Midlife crises deserve their own soundtrack, and Cage the Elephant rightfully rises to the occasion to prove it on their fifth album. The opening track, “Broken Boy,” sets a mood of dissatisfaction for the entire record. The song’s distorted introduction quickly segues into an '80s-style chorus and verse over a driving tempo and punchy chords that are reminiscent of Billy Idol’s “White Wedding.” Frontman Matt Shultz asks rhetorical questions that foreshadow the cloud of dissatisfaction hovering over the rest of the album. He laments, “Tell me why I’m forced to live in this skin," inviting the listener to wonder what’s so bad about the skin he’s in.
Yet we don’t have to wonder for long. The titular “Social Cues” portrays fame as an exhaustible pleasure, one that Shultz desires to escape from, but cannot. It focuses on the tension between the perceived allure and the actualized pain of fame when it becomes reality. Lines like “Hide me in the back room / tell me when it's over / Don't know if I can play this part much longer” and “People always say, man, at least you’re on the radio” embody the dissonance between the two sides of fame – being famous and desiring fame. Finding fame exhausting isn’t a particularly innovative theme, but the difference with “Social Cues” is that the irritation toward fame is consistent throughout the entire album, showing up again in songs like “Black Madonna” and “Skin and Bones,” which allows for Shultz’s message to be digested more wholeheartedly.
On “Social Cues,” Cage the Elephant documents the impermanence of relationships. Complementary songs “Goodbye” and “Ready To Let Go” appear to document Shultz’s recent divorce, each describing how relationships once regarded as impenetrable are not immune to the wear of everyday life. “Ready to Let Go” aches for separation, and its cocky guitar riffs convey a confident attitude toward separation and its motives. In direct contrast, “Goodbye” starts with soft, vulnerable piano chords, channeling the somber paradox of separation: feeling visceral, residual pain towards divorce despite its necessity. Lyrics like, “Held on too tight / you know I tried / but in the end it left me paralyzed,” are a testament to how the effects of holding on may be worse than letting go, but letting go is still perceived as a last resort. Portrayed through these two songs, the duality of separation makes frustration with exhaustible pleasures accessible to those who may not relate to the tedium of fame.

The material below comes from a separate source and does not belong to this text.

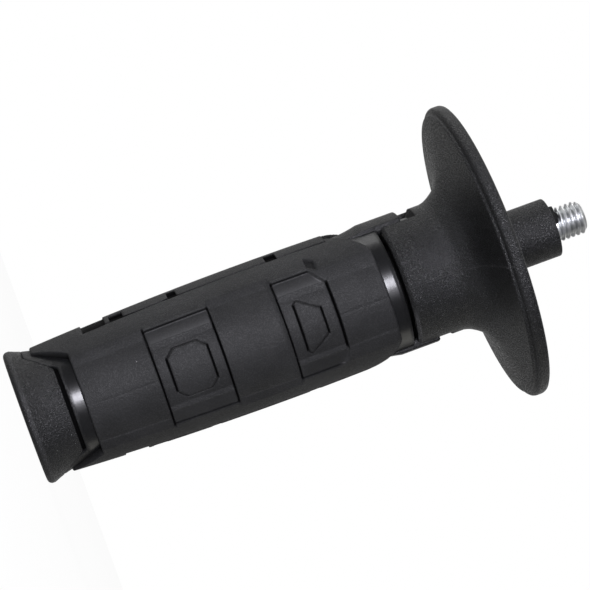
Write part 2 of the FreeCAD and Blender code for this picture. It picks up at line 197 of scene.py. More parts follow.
def ring_angles(count: int, half: float, reach: float, extra: tuple = ()) -> Array:
    """Angles of grid columns: an even run, and five close ones at each edge of the openings on both sides.

    Args:
        count: columns of the even run.
        half: degrees from the middle of a side to an edge.
        reach: degrees from an edge to its outer close columns.
        extra: more angles, in degrees.

    Returns:
        Sorted angles in radians.
    """
    close = np.add.outer([90 - half, 90 + half, 270 - half, 270 + half], reach * np.linspace(-1, 1, 5))
    even = np.linspace(0, 360, count, endpoint=False)
    return np.radians(np.unique(np.concatenate([even, close.ravel(), extra])))


def turn(r: Array, z: Array, theta: Array) -> Array:
    """Points of a turned surface on a (rows, columns) grid: x = r sin(theta), y = -r cos(theta), z = z."""
    t = np.broadcast_to(theta[None, :], r.shape)
    return np.stack([r * np.sin(t), -r * np.cos(t), np.broadcast_to(z, r.shape)], axis=2)


class Ends(Enum):
    """How the first and last rows of a ring surface are closed."""

    LOOP = "rows join into a closed loop"
    POLES = "each end row is filled by a fan to a point on the axis"


def ring_faces(rows: int, columns: int, ends: Ends) -> tuple:
    """Faces of a grid that closes round its columns. The quad (i, j) joins rows i, i+1 and columns j, j+1.

    Args:
        rows: rows of the grid.
        columns: columns of the grid.
        ends: how the end rows close.

    Returns:
        Quads as an (n, 4) array and fan triangles as an (m, 3) array.
    """
    last = rows if ends is Ends.LOOP else rows - 1
    i, j = np.meshgrid(np.arange(last), np.arange(columns), indexing="ij")
    i2, j2 = (i + 1) % rows, (j + 1) % columns
    quads = np.stack([i * columns + j, i * columns + j2, i2 * columns + j2, i2 * columns + j], -1)
    quads = quads.reshape(-1, 4)
    if ends is Ends.LOOP:
        return quads, np.zeros((0, 3), int)
    k = np.arange(columns)
    k2 = (k + 1) % columns
    low, high, top = rows * columns, rows * columns + 1, (rows - 1) * columns
    fan_low = np.stack([np.full(columns, low), k2, k], 1)
    fan_high = np.stack([np.full(columns, high), top + k, top + k2], 1)
    return quads, np.vstack([fan_low, fan_high])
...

Amidst bemoaning these exhaustible pleasures, there are a few moments of mindful reprieve. “Love’s the Only Way” is a symphonic masterpiece that is quite distinct from the bass-and-percussion heavy songs on the rest of the album. It’s also a demonstration of Shultz’s vocal range, showcasing his ability to be ethereal and not just gritty or nasal. It searches beyond this exhaustion described in the other songs, toying with the idea that there is perhaps, somewhere, inexhaustible love. This optimism, a smart addition to the album, offers the hope that in a world of diminishing pleasures, there are flickers of fulfillment.
As an album, “Social Cues” takes on the feat of describing both the tiresome anguish of fame alongside failed relationships, albeit with intermittent bouts of hope. The combination of the band’s signature punchy instrumentals with despondently introspective lyrics make “Social Cues” a genuine but not hopeless lament, rather than a subtle flex of fame – a refreshingly honest perspective in an age that glorifies the presentation of personal success above all else.